Sus restos fueron trasladados de vuelta al país, y en atención a su postrer pedido se procedió a darles cristiana sepultura, sin lujos ni ostentaciones, en una humilde fosa del cementerio de Loma de Cabrera, de cara a los enhiestos y erizados pinares del Cerro Chacuey.
Para quienes valoran las acciones nobles, encaminadas por seres de naturaleza superior, que son paradigmas de la humanidad, el curso de la vida de Rafael Díaz Niese, su profundo legado cultural y la contrastante humildad y sencillez de la tumba en donde reposan sus restos mortales constituye un claro ejemplo de lo que debe ser el comportamiento humano, alejado de la fatuidad y en plena convivencia y respeto con los demás componentes de la Creación.
En su memoria y homenaje, en el pueblecito que tanto le impresionó en vida, se dispuso la erección de un plantel escolar, que lleva su nombre. A su vez, el Municipio dispuso la asignación del nombre de este prestigioso intelectual dominicano a una modesta vía que empalma el cementerio y la escuela citada.
Nunca será suficiente el tributo que ofrendemos a la memoria de los hombres que lo dieron todo por nuestra Patria.

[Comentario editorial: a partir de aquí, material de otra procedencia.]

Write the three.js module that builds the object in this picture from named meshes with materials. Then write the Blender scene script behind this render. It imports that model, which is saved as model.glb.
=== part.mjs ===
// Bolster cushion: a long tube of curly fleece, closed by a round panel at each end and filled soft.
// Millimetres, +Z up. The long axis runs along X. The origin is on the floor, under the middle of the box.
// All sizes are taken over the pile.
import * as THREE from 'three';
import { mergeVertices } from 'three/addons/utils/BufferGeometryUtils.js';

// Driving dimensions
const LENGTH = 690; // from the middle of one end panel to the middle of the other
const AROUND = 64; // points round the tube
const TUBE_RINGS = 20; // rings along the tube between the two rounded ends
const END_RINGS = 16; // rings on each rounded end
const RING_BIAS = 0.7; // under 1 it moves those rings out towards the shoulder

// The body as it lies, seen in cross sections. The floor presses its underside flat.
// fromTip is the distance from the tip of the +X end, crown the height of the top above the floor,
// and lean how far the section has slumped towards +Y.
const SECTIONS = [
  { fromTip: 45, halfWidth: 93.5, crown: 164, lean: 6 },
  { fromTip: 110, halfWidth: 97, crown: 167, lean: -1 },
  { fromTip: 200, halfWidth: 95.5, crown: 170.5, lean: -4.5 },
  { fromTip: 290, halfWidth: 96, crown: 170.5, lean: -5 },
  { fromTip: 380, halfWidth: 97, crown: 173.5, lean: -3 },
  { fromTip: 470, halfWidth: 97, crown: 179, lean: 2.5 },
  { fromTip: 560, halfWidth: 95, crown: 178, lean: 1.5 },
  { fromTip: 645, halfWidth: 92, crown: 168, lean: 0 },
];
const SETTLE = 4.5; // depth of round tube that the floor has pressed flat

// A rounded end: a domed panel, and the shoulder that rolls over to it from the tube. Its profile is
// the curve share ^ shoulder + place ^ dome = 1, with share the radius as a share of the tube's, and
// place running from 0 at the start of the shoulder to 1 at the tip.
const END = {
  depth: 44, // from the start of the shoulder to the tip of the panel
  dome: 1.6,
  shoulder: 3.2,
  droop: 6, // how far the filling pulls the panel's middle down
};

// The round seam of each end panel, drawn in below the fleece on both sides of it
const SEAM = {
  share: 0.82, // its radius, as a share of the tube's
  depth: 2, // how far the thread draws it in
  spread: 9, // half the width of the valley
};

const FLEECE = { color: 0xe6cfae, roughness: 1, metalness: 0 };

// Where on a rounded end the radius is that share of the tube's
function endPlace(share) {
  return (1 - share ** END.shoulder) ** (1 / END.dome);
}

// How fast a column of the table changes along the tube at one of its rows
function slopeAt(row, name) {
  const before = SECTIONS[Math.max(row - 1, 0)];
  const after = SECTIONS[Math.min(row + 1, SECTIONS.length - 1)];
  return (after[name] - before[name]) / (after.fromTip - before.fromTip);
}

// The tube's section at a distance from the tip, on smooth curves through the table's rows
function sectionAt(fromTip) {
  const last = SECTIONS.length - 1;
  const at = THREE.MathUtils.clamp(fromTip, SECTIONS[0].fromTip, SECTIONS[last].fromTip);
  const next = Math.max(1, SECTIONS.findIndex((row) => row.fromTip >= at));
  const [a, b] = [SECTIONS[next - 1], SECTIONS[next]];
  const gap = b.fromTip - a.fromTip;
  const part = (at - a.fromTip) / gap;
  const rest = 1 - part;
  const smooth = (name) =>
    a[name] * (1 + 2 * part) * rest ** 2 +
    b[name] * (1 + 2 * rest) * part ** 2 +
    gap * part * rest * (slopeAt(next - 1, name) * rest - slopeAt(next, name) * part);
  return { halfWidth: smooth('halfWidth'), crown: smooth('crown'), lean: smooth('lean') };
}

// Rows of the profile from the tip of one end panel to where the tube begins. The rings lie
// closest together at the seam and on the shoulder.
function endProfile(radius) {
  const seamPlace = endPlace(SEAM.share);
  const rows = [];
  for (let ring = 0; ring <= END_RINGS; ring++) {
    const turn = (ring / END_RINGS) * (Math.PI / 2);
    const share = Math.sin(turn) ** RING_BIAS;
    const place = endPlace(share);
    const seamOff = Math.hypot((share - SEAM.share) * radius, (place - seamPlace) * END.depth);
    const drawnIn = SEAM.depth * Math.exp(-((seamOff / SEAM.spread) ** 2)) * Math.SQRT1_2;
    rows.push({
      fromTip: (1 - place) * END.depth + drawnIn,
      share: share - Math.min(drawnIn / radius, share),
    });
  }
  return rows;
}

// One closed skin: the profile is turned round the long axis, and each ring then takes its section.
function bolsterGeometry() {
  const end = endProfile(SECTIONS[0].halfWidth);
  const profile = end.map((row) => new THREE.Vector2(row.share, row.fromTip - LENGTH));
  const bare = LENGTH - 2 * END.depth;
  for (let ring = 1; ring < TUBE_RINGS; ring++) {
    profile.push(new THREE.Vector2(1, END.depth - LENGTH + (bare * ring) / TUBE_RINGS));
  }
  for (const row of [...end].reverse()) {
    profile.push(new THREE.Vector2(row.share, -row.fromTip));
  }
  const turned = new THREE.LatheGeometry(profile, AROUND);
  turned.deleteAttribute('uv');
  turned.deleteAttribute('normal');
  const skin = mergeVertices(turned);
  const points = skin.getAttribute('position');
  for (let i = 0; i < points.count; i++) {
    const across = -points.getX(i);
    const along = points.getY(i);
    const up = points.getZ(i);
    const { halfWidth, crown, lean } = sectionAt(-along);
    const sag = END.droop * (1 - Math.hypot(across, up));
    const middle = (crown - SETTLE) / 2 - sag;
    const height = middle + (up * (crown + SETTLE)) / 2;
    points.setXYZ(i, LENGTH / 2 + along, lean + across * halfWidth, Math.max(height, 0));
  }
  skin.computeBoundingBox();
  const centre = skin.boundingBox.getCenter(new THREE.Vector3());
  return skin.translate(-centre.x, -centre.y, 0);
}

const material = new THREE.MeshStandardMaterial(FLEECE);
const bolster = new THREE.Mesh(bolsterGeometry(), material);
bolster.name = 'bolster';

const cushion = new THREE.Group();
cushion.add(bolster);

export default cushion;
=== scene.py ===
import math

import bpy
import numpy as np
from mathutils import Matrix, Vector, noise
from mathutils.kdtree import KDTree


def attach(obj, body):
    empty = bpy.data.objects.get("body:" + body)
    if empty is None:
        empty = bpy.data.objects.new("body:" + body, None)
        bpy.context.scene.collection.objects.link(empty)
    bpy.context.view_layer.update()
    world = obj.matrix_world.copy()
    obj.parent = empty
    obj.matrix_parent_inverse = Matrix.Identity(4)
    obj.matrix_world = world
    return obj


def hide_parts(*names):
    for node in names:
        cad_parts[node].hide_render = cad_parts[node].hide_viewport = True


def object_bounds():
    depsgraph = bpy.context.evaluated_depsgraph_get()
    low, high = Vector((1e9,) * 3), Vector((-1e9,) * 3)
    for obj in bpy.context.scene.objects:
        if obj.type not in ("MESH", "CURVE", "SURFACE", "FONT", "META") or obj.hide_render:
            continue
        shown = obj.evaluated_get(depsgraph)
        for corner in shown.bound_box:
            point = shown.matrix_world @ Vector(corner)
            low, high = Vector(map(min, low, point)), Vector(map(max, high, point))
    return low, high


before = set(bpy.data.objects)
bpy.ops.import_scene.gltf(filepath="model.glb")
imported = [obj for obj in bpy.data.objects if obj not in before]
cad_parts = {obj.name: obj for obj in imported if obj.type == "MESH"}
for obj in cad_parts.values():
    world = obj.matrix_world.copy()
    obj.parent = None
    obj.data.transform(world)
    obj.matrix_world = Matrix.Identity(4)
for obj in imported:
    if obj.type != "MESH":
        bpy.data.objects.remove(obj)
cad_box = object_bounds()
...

Y esa veneración debe ser más consecuente y expresiva en personajes como José Cabrera y Rafael Díaz Niese, quienes, desde sus dimensiones particulares y cada cual en su momento, amaron de tal manera a esta región, que enlazaron sus vidas y sus recuerdos, para siempre, con el nombre del bucólico terruño de Loma de Cabrera.
En lo que a mi concierne, me sentiré gratamente complacido si, en lo adelante, las nuevas generaciones que calientan butacas en los planteles escolares de este pueblo, levantan la frente en alto y se empeñan con tesón en sus estudios, en aras de lograr su superación personal, orgullosos de conocer el descollante papel que jugaron esos dos paladines, defensores a capa y espada de los valores patrios y la cultura nacional.